Why should bars or venues care about serving good coffee?
"Well, I think there are various motivations there. First of all, I think it fits into the overall experience. Coffee should be elevated to the level of the wine service, or food mixology eventually.
It's a very powerful medium to communicate in a very low-key, friendly, hospitable way, because coffee is pretty much internationally the way of welcoming somebody to your establishment or to your home."

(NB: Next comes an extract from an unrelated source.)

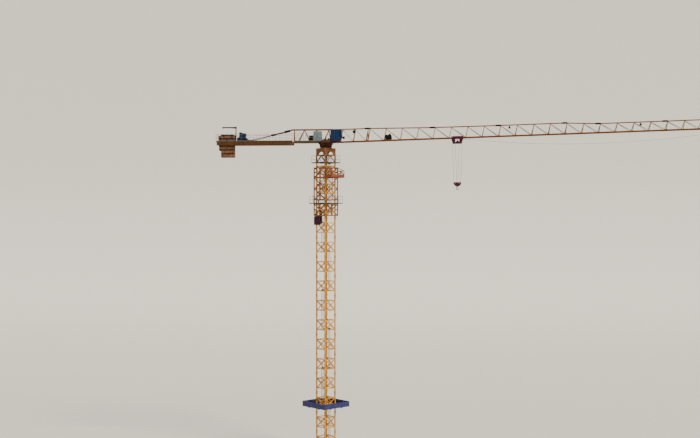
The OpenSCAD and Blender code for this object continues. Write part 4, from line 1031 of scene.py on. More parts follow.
@dataclass
class SlewingGear:
    """The toothed ring that the crane turns on, its bolts and its motors."""

    ring_r: float = 90.0
    ring_h: float = 9.0
    teeth: int = 112
    tooth: float = 1.5
    tooth_root: float = 1.6
    tooth_tip: float = 0.7
    bolt_count: int = 36
    bolt_out: float = 7.0
    motor_y: float = 41.0
    motor_x: float = 44.0
    motor_r: float = 14.6
    fin_count: int = 18

    def build(self) -> None:
        """Builds the teeth, the ring's bolts and the motors' fins."""
        top = top_of("slewing_base")
        teeth = Pieces("slewing_gear_teeth")
        inner, outer = self.ring_r - 0.4, self.ring_r + self.tooth
        root, tip = self.tooth_root, self.tooth_tip
        for i in range(self.teeth):
            teeth.place = turned(360 * i / self.teeth)
            teeth.faces([(x, y, z) for z in (top - self.ring_h + 1, top - 1)
                         for x, y in ((inner, -root), (outer, -tip), (outer, tip), (inner, root))],
                        BOX_FACES)
        teeth.done("roller_iron", Body.TOWER)
        bolts = Pieces("slewing_ring_bolts")
        for i in range(self.bolt_count):
            bolts.place = turned(360 * i / self.bolt_count)
            bolts.hex_head((self.ring_r + self.bolt_out, 0, top - self.ring_h), (0, 0, 1), 2.2, 2.4)
        bolts.done("galvanised_steel", Body.TOWER, BRIGHT_ZINC)
        self.motor_fins()

    def motor_fins(self) -> None:
        """Cooling fins, fan cowls and terminal boxes of the two slewing motors."""
        fins = Pieces("slewing_motor_fins")
        foot, r = foot_of("slewing_motors"), self.motor_r
        for y in (-self.motor_y, self.motor_y):
            place = moved(self.motor_x, y, foot)
            for i in range(self.fin_count):
                fins.place = place @ turned(360 * i / self.fin_count)
                fins.box((11.5, -0.5, 28), (r, 0.5, 60))
            fins.place = place
            fins.turned_shape((0, 0, 61), (0, 0, 1), [(0, r), (6, r), (9, 12.0), (9, 4.0)])
            fins.box((12, -6, 40), (20, 6, 54))
        fins.done("motor_paint", Body.UPPER)


@dataclass
class Cab:
    """The driver's cab: bearers, seals round its panes, a door on the near side, and lamps.

    Its sizes are measured from the corner of its floor at the rear and on the near side.
    """

    width: float = 130.0
    length: float = 182.0
    height: float = 176.0
    seal: float = 2.2
    side_pane: tuple[float, float, float, float] = (62.0, 56.0, 156.0, 162.0)
    door_pane: tuple[float, float, float, float] = (14.0, 84.0, 54.0, 152.0)
    rear_pane: tuple[float, float, float, float] = (30.0, 84.0, 100.0, 144.0)
    door_edge: tuple[float, float, float, float] = (9.0, 10.0, 58.0, 166.0)
    arms: tuple[float, float] = (0.0, 96.0)
    slope: float = 16.0
    lip: float = 2.0
    lamp_y: float = 22.0
    lamp_z: float = 46.0
    lamp_r: float = 22.0
    place: Matrix = field(init=False)

    def __post_init__(self) -> None:
        """Finds the place of the floor's corner."""
        low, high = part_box("cab_shell")
        self.place = moved(*Vector((low[0] / MM, low[1] / MM, high[2] / MM - self.height)))

    def build(self) -> None:
        """Builds everything on the cab, from its seals to its bearers."""
        self.seals()
        self.door()
        self.roof_lip()
        self.wiper_and_mirror()
        self.lamps()
        self.bearers()

    def frame_round(self, parts: Pieces, pane: tuple[float, float, float, float],
                    faces: tuple[float, float], wide: float) -> None:
        """Adds four bars round a pane that lies in the XZ plane.

        Args:
            parts: What they are added to.
            pane: The pane's low x and z, and its high x and z.
            faces: Where along Y the bars begin and end.
            wide: The bars' width.
        """
        (x0, z0, x1, z1), (y0, y1) = pane, faces
        parts.box((x0 - wide, y0, z0 - wide), (x1 + wide, y1, z0))
        parts.box((x0 - wide, y0, z1), (x1 + wide, y1, z1 + wide))
        parts.box((x0 - wide, y0, z0), (x0, y1, z1))
        parts.box((x1, y0, z0), (x1 + wide, y1, z1))

    def seals(self) -> None:
        """Rubber seals round the side panes, the door's pane and the rear pane."""
        parts = Pieces("cab_window_seals", self.place)
        for pane, y in ((self.side_pane, -1.0), (self.door_pane, -1.0),
                        (self.side_pane, self.width)):
            self.frame_round(parts, pane, (y, y + 1.0), self.seal)
        parts.place = self.place @ turned(90)
        self.frame_round(parts, self.rear_pane, (0.0, 1.0), self.seal)
        parts.done("black_enamel", Body.UPPER, RUBBER, bevel=0.3)

    def door(self) -> None:
        """The near side's door: its raised edge, hinges and handle."""
        parts = Pieces("cab_door_trim", self.place)
        self.frame_round(parts, self.door_edge, (-0.8, 0.0), 1.2)
        for z in (24.0, 150.0):
            parts.tube([(8.0, -1.8, z), (8.0, -1.8, z + 10)], 1.4)
        parts.box((48.0, -3.4, 70.0), (54.0, -1.6, 73.0))
        parts.box((49.0, -2.0, 68.0), (51.0, 0.0, 75.0))
        parts.done("cab_paint", Body.UPPER, bevel=0.25)

    def roof_lip(self) -> None:
        """The lip round the roof's edge."""
        roof = Pieces("cab_roof_lip", self.place)
        end, lip, far = self.length - self.slope, self.lip, self.width + self.lip
        foot, top = self.height - 5, self.height + 1.5
        for y in (-lip, self.width):
            roof.box((-1.0, y, foot), (end + 3, y + lip, top))
        roof.box((end, -lip, foot + 1), (end + 12, far, top))
        roof.box((-lip, -lip, foot), (0.0, far, top))
        roof.done("cab_paint", Body.UPPER, bevel=0.4)

    def wiper_and_mirror(self) -> None:
        """The wiper on the front pane, and the mirror on its arm."""
        parts = Pieces("cab_wiper_and_mirror", self.place)
        front = self.length
        parts.tube([(front + 1.2, 65, 66), (front - 5.5, 80, 112)], 0.9, 8)
        parts.tube([(front - 1.4, 68, 96), (front - 9.4, 88, 140)], 1.2, 8)
        parts.tube([(150, -2, 150), (162, -14, 148), (166, -18, 132)], 1.2, 8)
        parts.box((163, -22, 104), (166, -12, 132))
        parts.done("black_enamel", Body.UPPER, RUBBER)

    def lamps(self) -> None:
        """A long lamp at the cab's rear edge and a round floodlight out in front."""
        strip = Pieces("cab_rear_lamp", self.place)
        strip.box((-4.0, 20, 150), (0.0, self.width - 20, 158))
        strip.done("cab_paint", Body.UPPER, WHITE_LENS, bevel=0.8)
        housing = Pieces("cab_front_lamp", self.place)
        lens = Pieces("cab_front_lamp_lens", self.place)
        x, y, z, r = self.length, self.lamp_y, self.lamp_z, self.lamp_r
        housing.tube([(x - 12, y, z - 2), (x + 8, y, z)], 2.4, 10)
        housing.turned_shape((x + 6, y, z), (1, 0, 0),
                             [(0, 9.0), (6, r - 3), (27, r), (30, r - 0.5)], 28)
        lens.turned_shape((x + 36.2, y, z), (1, 0, 0), [(0, r - 1.5), (1.2, r - 4)], 28)
        housing.done("black_enamel", Body.UPPER, smooth=True)
        lens.done("black_enamel", Body.UPPER, SMOKED_LENS, smooth=True)

    def bearers(self) -> None:
        """The frame under the cab: a jacket round each of its two arms, and two edge beams."""
        parts = Pieces("cab_bearers", self.place)
        for x in self.arms:
            parts.box((x - 3, 6.0, -17.0), (x + 13, self.width + 16, -0.3))
        for y0, y1 in ((8.5, 18.0), (self.width - 12, self.width - 4)):
            parts.box((-5.0, y0, -16.0), (self.length - 40, y1, -0.5))
        parts.done("slewing_paint", Body.UPPER, bevel=0.6)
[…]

And good for business too?
"You can also make a good business out of it – coffee has great margins. Margins are only one thing, the other side is volume because you make good margins but on a relatively small ticket. Compared to a cocktail or a bottle of wine.
So, the best way to get volume is by being good, consistent, and that's how you create a loyal base. And I've seen many successful hybrid concepts that do a really good coffee shop/ brunch or lunch and from 7pm the chandelier drops down, candles get put on the tables, music changes, and the bar transforms into a cocktail or any bar.
Coffee is one of the most complex sensory experiences out there. So, anybody who enjoys flavoured taste and enjoys the artisan craft of transforming in a raw ingredient into a drink, has every interest in incorporating that into their venue.

The clientele's there, the demand's there. So, if you're not delivering it now, at least in France, you are behind the market and it really just leverages everything."

What can your average bar do to improve the quality of the coffee served without much investment?  
"If you don't have the budget for a good espresso machine, you can make really good filter very easily. You can make a batch brew system work for a higher volume around €1,500, which includes a good professional grinder. The batch brew system is one very easy way of doing consistent high-quality filter, which could be incorporated into your brunch because it's very volume friendly.
"And if you have a smaller setting or you want to go more bespoke, a pour-over on the bar is very ceremonial, it's extremely sexy. You could even do it at the client's table: you bring over a tray with the V60 filter, the scale, and you grind the coffee just before you come to the table. We've done that with some Michelin chefs and even just really implicated restaurants and the clients love it. It's probably about a €150-200 investment for a pour-over system."


On a night out, what's your go-to drink?
"I'm an old-fashioned guy, which means I would probably go for an Old Fashioned. I think that's just a perfect cocktail. If it's hot and it's summery, I could also go for something like a Long Island Iced Tea. I think that's a great underrated cocktail, although it definitely…you can't have two of them."

So, not an Espresso Martini??
"Not really, to be fair. I think it's just become a bit like the Mojito. It's just become too generic and it's often done with a badly made espresso."